AS the students worked to change their areas, several instructors when around among them, taking color-slide photographs of their efforts for future criticism. (Later, Mr. Bosworth, the head of the Architecture Department, regarded the areas mentioned above and several others as the best efforts... in the terms of change, but only the Bookstore, the Snack Bar, and the Homer-Nickerson Halls' terrace could be truly said to have been improved. For that reason the Bookstore and the terrace have not been cleaned up like the others).

If the project had the makings of a happening, it was because some students used elements of happenings as means to change their areas... or they got carried away and made their project a happening.

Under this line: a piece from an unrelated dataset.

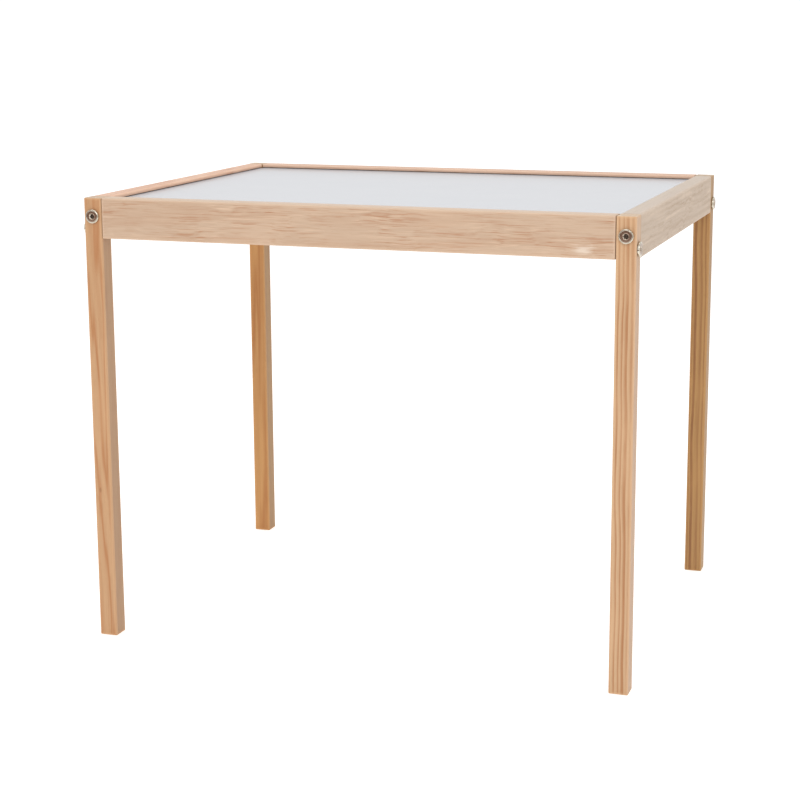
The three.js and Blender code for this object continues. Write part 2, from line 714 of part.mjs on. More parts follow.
const switchLeadZ = BOARD_TOP + SWITCH_LEAD_RISE;
const switchEnd = SWITCH_BODY.length / 2 + LEAD_GAP;
const switchStub = switchEnd + LEAD_STUB;
lead("lead_switch_driver", [
  [SWITCH_PLACE.x - switchEnd, SWITCH_PLACE.y, switchLeadZ],
  [SWITCH_PLACE.x - switchStub, SWITCH_PLACE.y, switchLeadZ],
  [HOP_X, SWITCH_PLACE.y + HOP_TURN, switchLeadZ],
  [HOP_X, driverFront - LEAD_STUB, switchLeadZ],
  [HOP_X, driverFront, switchLeadZ],
]);

// Down from the inlet on to the board and into its lane, with Y counted back from the inlet.
const laneX = OPEN_X - LANE_INSET;
const descent = [
  { x: INLET_X + 22, back: 24, up: 6 },
  { x: laneX - 12, back: 36, up: 1 },
  { x: laneX, back: 62, up: 0 },
  { x: laneX, back: 90, up: 0 },
];
// Out of the lane and round to the switch, with Y counted from the switch.
const approach = [
  { x: laneX, behind: 68, up: 0 },
  { x: laneX, behind: 40, up: 0 },
  { x: laneX - 10, behind: 10, up: 2 },
];
const inletBack = WIDTH / 2 - INLET.depth - LEAD_GAP;
lead("lead_inlet_switch", [
  [INLET_X, inletBack, INLET_Z],
  [INLET_X, inletBack - LEAD_STUB, INLET_Z],
  ...descent.map(({ x, back, up }) => [x, inletBack - back, LEAD_Z + up]),
  ...approach.map(({ x, behind, up }) => [x, SWITCH_PLACE.y + behind, LEAD_Z + up]),
  [SWITCH_PLACE.x + switchEnd + 2 * LEAD_STUB, SWITCH_PLACE.y, switchLeadZ],
  [SWITCH_PLACE.x + switchEnd, SWITCH_PLACE.y, switchLeadZ],
]);

export default table;
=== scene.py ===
# Looks of the light box table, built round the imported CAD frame.
# Metres, +Z up, front towards -Y. A stick of wood is made with its grain along its own X.

import math

import bmesh
import bpy
from mathutils import Matrix, Vector


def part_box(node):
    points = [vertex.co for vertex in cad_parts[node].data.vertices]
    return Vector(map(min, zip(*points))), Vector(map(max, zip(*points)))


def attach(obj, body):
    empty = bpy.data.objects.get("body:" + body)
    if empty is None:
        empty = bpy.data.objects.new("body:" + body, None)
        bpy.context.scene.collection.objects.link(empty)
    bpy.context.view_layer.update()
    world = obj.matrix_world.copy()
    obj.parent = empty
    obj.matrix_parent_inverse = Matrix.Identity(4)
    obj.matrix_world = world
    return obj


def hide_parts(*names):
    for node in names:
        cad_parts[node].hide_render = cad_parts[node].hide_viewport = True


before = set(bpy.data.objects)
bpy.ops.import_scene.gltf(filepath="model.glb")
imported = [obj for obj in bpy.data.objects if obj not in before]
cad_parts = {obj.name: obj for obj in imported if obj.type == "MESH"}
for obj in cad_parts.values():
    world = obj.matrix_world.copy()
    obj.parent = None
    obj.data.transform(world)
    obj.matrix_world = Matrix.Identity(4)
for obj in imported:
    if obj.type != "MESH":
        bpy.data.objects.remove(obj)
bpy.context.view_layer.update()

MM = 0.001

# ---- Dimensions ----

GAP = 0.3 * MM  # clearance between two pieces that touch
LEG_ARRIS = 1.2 * MM
RAIL_TOP_ROUND = 2.0 * MM
RAIL_FOOT_ROUND = 1.0 * MM
RAIL_END_ARRIS = 0.9 * MM
BOLT_RADIUS = 3.0 * MM
NUT_RADIUS = 5.0 * MM
DOWEL_RADIUS = 3.0 * MM
BORE_PAST_BOLT = 3.0 * MM  # how far a bolt's bore runs past its tip
GROOVE_DEPTH = 7.0 * MM
GROOVE_CLEARANCE = 0.6 * MM  # panel's surface to the top of its groove
REBATE_DEPTH = 8.0 * MM
SCREW_HOLE_RADIUS = 1.8 * MM
INLET_POCKET_RADIUS = 8.5 * MM
INLET_BARREL = 5.3 * MM
INLET_WEB = 3.0 * MM  # rail left round the inlet's hole
CUT_PAST = 1.0 * MM  # how far a cutter runs past the face that it opens

BAR_FACE = -1.75  # mm, a light bar's upper face from its middle
BAR_PLUG = 240.0  # mm, a light bar's middle to its connectors
LENS_PITCH = 76.0  # mm, from lens to lens

CORNERS = ("front_left", "front_right", "rear_left", "rear_right")
BASE_SCREWS = [f"base_screw_{i}" for i in range(1, 9)]
LIGHT_BARS = [f"led_bar_{i}" for i in range(1, 5)]

# ---- Shader helpers ----


def srgb(red, green, blue):
    """A linear colour from 0-255 display values."""

    def linear(value):
        share = value / 255
        return share / 12.92 if share <= 0.04045 else ((share + 0.055) / 1.055) ** 2.4

    return (linear(red), linear(green), linear(blue), 1.0)


class Nodes:
    """A node tree that is written as nested calls."""

    def __init__(self, owner):
        owner.use_nodes = True
        self.tree = owner.node_tree

    def put(self, socket, value):
        if isinstance(value, bpy.types.NodeSocket):
            self.tree.links.new(value, socket)
        else:
            socket.default_value = value

    def node(self, kind, sockets, **settings):
        made = self.tree.nodes.new(kind)
        for key, value in settings.items():
            setattr(made, key, value)
        for key, value in sockets.items():
            self.put(made.inputs[key], value)
        return made

    def math(self, operation, first, second=0.0, clamp=False):
        sockets = {0: first, 1: second}
        made = self.node("ShaderNodeMath", sockets, operation=operation, use_clamp=clamp)
        return made.outputs[0]

    def times(self, first, second):
        return self.math("MULTIPLY", first, second)

    def vector(self, operation, first, second):
        made = self.node("ShaderNodeVectorMath", {0: first, 1: second}, operation=operation)
        return made.outputs[0]

    def split(self, vector):
        return self.node("ShaderNodeSeparateXYZ", {0: vector}).outputs

    def ramp(self, value, low, high, to_low=0.0, to_high=1.0):
        sockets = {0: value, 1: low, 2: high, 3: to_low, 4: to_high}
        made = self.node("ShaderNodeMapRange", sockets, interpolation_type="SMOOTHSTEP")
        return made.outputs[0]

    def mix(self, share, first, second):
        made = self.node("ShaderNodeMix", {0: share}, data_type="RGBA")
        self.put(made.inputs[6], first)
        self.put(made.inputs[7], second)
        return made.outputs[2]


class Shader(Nodes):
    """A Principled material."""

    def __init__(self, name, **surface):
        self.material = bpy.data.materials.new(name)
        super().__init__(self.material)
        self.surface = self.tree.nodes["Principled BSDF"]
        for socket, value in surface.items():
            self.put(self.surface.inputs[socket.replace("_", " ")], value)

    def millimetres(self):
        """The piece's own coordinates in millimetres."""
        coordinates = self.node("ShaderNodeTexCoord", {}).outputs["Object"]
        return self.vector("MULTIPLY", coordinates, (1000, 1000, 1000))

    def noise(self, vector, stretch, detail=2.0, roughness=0.5):
        """Noise from 0 to 1. stretch is how often it changes per millimetre along each axis."""
        at = self.vector("MULTIPLY", vector, stretch)
        sockets = {"Vector": at, "Scale": 1.0, "Detail": detail, "Roughness": roughness}
        return self.node("ShaderNodeTexNoise", sockets).outputs["Fac"]

    def noise_along(self, value, scale, detail):
        """Noise from 0 to 1 along one value."""
        sockets = {"W": value, "Scale": scale, "Detail": detail}
        return self.node("ShaderNodeTexNoise", sockets, noise_dimensions="1D").outputs["Fac"]

    def finished(self, colour, roughness, height, strength, depth):
        """The material, with its colour, its roughness and a bump from a height."""
        bump = {"Height": height, "Strength": strength, "Distance": depth}
        self.put(self.surface.inputs["Base Color"], colour)
        self.put(self.surface.inputs["Roughness"], roughness)
        self.put(self.surface.inputs["Normal"], self.node("ShaderNodeBump", bump).outputs[0])
        return self.material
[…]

Some non-architecture students got aroused by the excitement of the project and joined in, making some "unauthorized" changes. The paint stripes on the Refectory's Watermann St. wall and the flowery "Spring Is Here" on the terrace wall of Homer Hall were some of the results. They were thoughtful enough to use washable paint and chalk like the Architecture students with the exception of one damned person who committed a real act of vandalism by using spray paint on the walls of Memorial Hall, for spray paint on porous rock much be sandblasted in order to be removed, And since the non-architecture students didn't clean up their unauthorized changes, the Student Council was faced with the task of cleaning up the remaining paint and clutter in RISD.

At any rate, that Architecture project certainly gave RISD some excitement and merriment and boosted our reputation as eccentrics in Providence.